DATA EXTRACT:
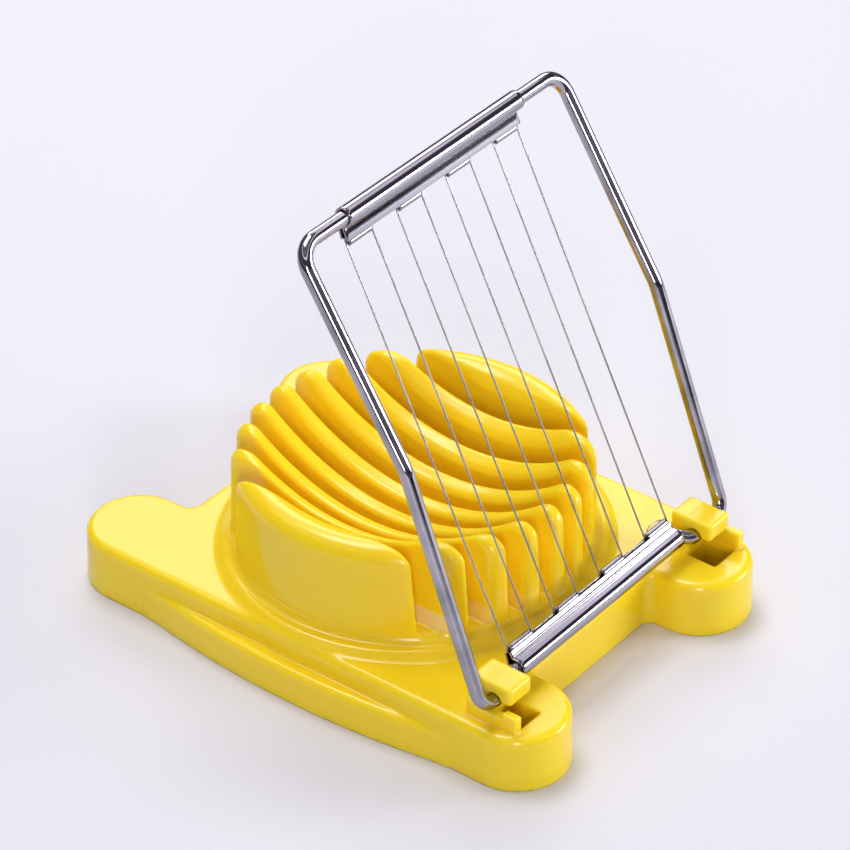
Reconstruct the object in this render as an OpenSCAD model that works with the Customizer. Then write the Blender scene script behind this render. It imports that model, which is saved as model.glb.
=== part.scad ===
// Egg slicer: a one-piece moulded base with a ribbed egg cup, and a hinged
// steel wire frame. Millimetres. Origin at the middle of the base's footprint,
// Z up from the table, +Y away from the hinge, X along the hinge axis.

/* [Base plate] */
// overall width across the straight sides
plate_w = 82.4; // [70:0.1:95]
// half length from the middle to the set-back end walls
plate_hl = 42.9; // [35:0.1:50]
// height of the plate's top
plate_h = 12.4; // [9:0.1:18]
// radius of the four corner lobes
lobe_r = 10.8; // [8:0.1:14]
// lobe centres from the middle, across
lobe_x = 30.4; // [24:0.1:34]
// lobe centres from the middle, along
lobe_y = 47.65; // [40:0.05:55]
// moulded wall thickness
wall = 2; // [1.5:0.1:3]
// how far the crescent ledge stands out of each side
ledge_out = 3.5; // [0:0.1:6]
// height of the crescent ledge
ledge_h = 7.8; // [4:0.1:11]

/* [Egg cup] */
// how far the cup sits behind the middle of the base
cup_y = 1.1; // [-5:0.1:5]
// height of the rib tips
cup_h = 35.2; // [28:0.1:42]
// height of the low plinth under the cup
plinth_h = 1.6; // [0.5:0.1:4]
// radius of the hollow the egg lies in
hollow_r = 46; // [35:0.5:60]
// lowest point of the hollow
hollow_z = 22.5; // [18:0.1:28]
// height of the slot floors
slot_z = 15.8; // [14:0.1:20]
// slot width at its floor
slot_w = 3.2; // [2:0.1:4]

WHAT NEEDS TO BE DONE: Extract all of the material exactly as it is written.

RESULT:
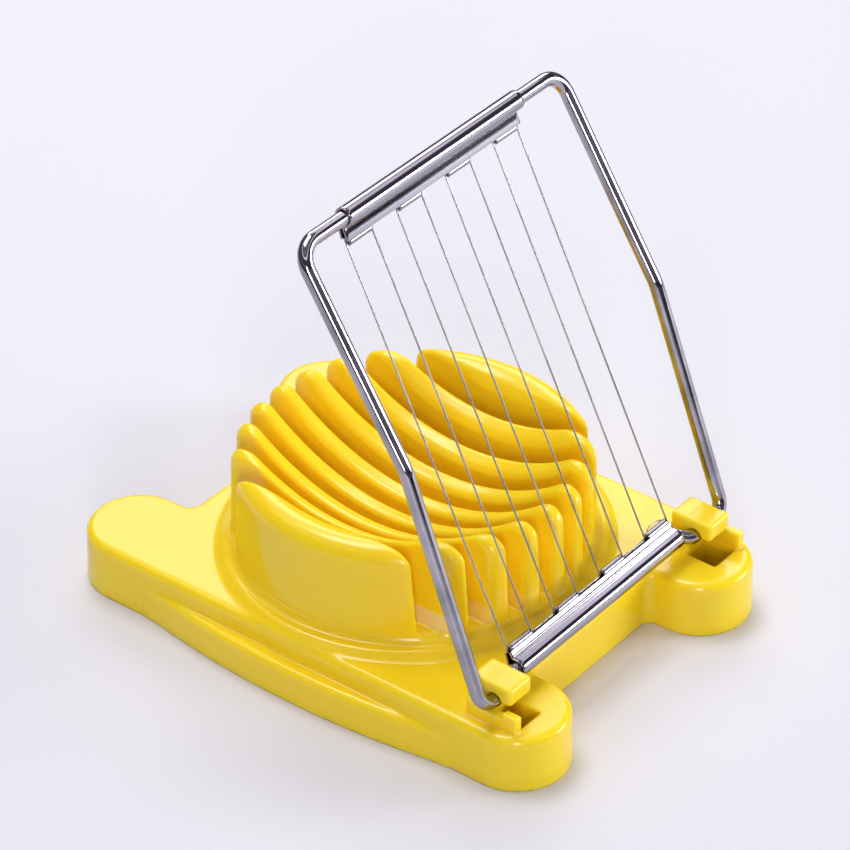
Reconstruct the object in this render as an OpenSCAD model that works with the Customizer. Then write the Blender scene script behind this render. It imports that model, which is saved as model.glb.
=== part.scad ===
// Egg slicer: a one-piece moulded base with a ribbed egg cup, and a hinged
// steel wire frame. Millimetres. Origin at the middle of the base's footprint,
// Z up from the table, +Y away from the hinge, X along the hinge axis.

/* [Base plate] */
// overall width across the straight sides
plate_w = 82.4; // [70:0.1:95]
// half length from the middle to the set-back end walls
plate_hl = 42.9; // [35:0.1:50]
// height of the plate's top
plate_h = 12.4; // [9:0.1:18]
// radius of the four corner lobes
lobe_r = 10.8; // [8:0.1:14]
// lobe centres from the middle, across
lobe_x = 30.4; // [24:0.1:34]
// lobe centres from the middle, along
lobe_y = 47.65; // [40:0.05:55]
// moulded wall thickness
wall = 2; // [1.5:0.1:3]
// how far the crescent ledge stands out of each side
ledge_out = 3.5; // [0:0.1:6]
// height of the crescent ledge
ledge_h = 7.8; // [4:0.1:11]

/* [Egg cup] */
// how far the cup sits behind the middle of the base
cup_y = 1.1; // [-5:0.1:5]
// height of the rib tips
cup_h = 35.2; // [28:0.1:42]
// height of the low plinth under the cup
plinth_h = 1.6; // [0.5:0.1:4]
// radius of the hollow the egg lies in
hollow_r = 46; // [35:0.5:60]
// lowest point of the hollow
hollow_z = 22.5; // [18:0.1:28]
// height of the slot floors
slot_z = 15.8; // [14:0.1:20]
// slot width at its floor
slot_w = 3.2; // [2:0.1:4]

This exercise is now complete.